Erdogan ribbed for ‘empty dream’ as he opens half-vacant $3bn Istanbul financial centre

Erdogan ribbed for ‘empty dream’ as he opens half-vacant $3bn Istanbul financial centre
Critics warn Erdogan's mega projects bonanza is not all it's cracked up to be. / Turkish Presidency.
By bne IntelIiNews April 18, 2023

Turkey’s President Recep Tayyip Erdogan on April 17 opened a half-vacant $3.4bn financial centre in Istanbul in an attempt at showing off an accomplished mega project as part of his election campaign.

Erdogan attempted to talk up the prospect of a “new financial ecosystem” for economic crisis-hit Turkey, but his hyperbole went down like a lead balloon with many expert observers. 

“Istanbul Financial Center [IFC] will create a new ecosystem by linking three continents. It will increase the country's potential to attract investment by facilitating international capital flows,” Turkey’s leader of two decades—campaigning ahead of the country’s scheduled May 14 parliamentary and presidential elections—told an audience of ministers, bureaucrats and the public. 

Al-Monitor reported that for many critics the opening served as a sad reminder that Western investors have long fled Turkey’s big emerging market. “This is an old dream that is devoid of reality,” Erdal Saglam, a veteran economics columnist, said on independent TV chain KRT. “Turkey, thanks to Erdogan’s economic policies, is far from becoming a financial centre. This huge complex, at an earthquake zone, is an empty dream — figuratively and literally.” 

Saglam observed that Istanbul has dropped 10 places on the 2023 Global Finance Center Index compared to 2022. The index scores the competitiveness of financial centres based on assessments drawn from an online questionnaire and more than 100 indices from organisations such as the World Bank, the Organization for Economic Co-operation and Development (OECD) and the Economist Intelligence Unit. The centres are ranked on infrastructure, technology, financial development, reputation, connectivity, corruption and regulatory enforcement, among other factors. 

The longstanding woes of Turkey’s economy under Erdogan’s management—or “mismanagement” as the opposition are wont to term it—are illustrated by facts such as how in the last five years, the Turkish lira has lost 80% of its value against the dollar. 

But Erdogan is not having any of it. “People say there is an economic crisis—there is none,” Erdogan also remarked at the IFC opening. His administration, he claimed, has “made Turkey an international player in global finance.” Not enough foreign investor tenants of the IFC were present, unfortunately, to back him up.

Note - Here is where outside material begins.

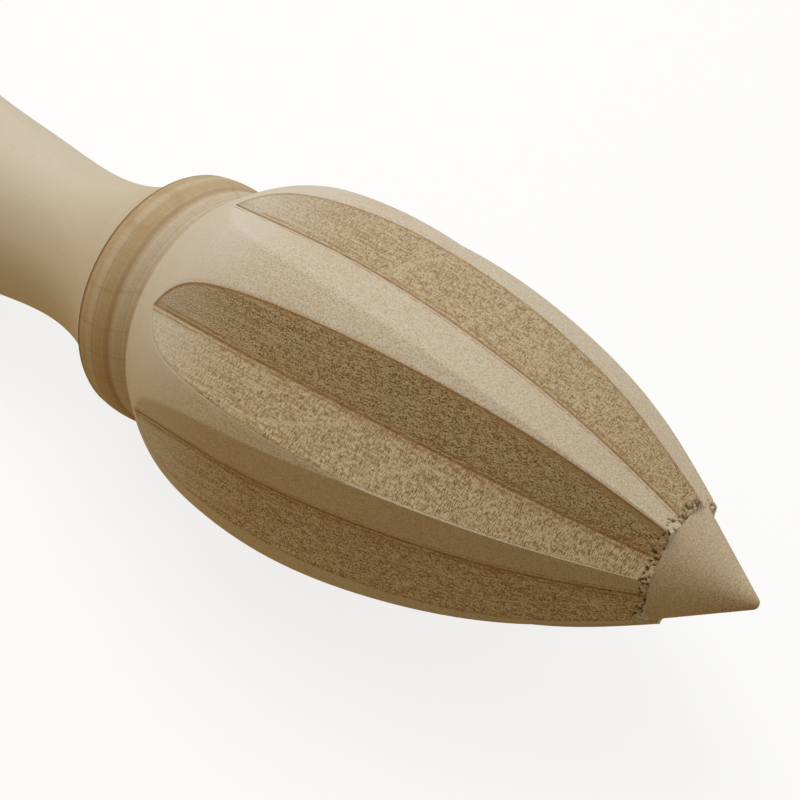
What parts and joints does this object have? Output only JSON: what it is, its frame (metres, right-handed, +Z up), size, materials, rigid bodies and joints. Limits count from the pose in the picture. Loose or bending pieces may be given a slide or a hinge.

There’s something of a campaigning pattern developing when it comes to the string of “mega” successes unveiled by Erdogan on the campaign trail. The strongman blows his own trumpet, his critics blow raspberries.

On April 20, Erdogan will declare the start of Turkish natural gas production from the Black Sea. National oil company Turkish Petroleum Corporation (TPAO) has made some lavish claims about the potential of the field to transform the fortunes of huge energy importer Turkey. Expect observers to question TPAO’s unverified assessment of just how much gas it contains and remind onlookers that TPAO has no experience in developing an ultra-deepwater gas field.

Lately, Erdogan was praising Turkey’s up and coming so-called stealth fighter jet to the skies. Experts were quick to remind the potentially gullible that it still has no viable engine for the ‘fifth generation’ class. Not to mention that just over the Aegean Sea the Greek air force is moving towards acquiring F-16s and stealth F-35s from the US that, thanks to Erdogan’s series of rows with Washington, the US Congress is refusing to provide to Turkey.

Also on the horizon, is the inauguration of the first phase of Turkey’s first nuclear power plant, built by Russia’s Rosatom. Erdogan has suggested Vladimir Putin might even turn up for the big day. Any media allowed near the event won’t bet on Erdogan and his elusive guest taking any searching questions on just how much of the facility is actually complete.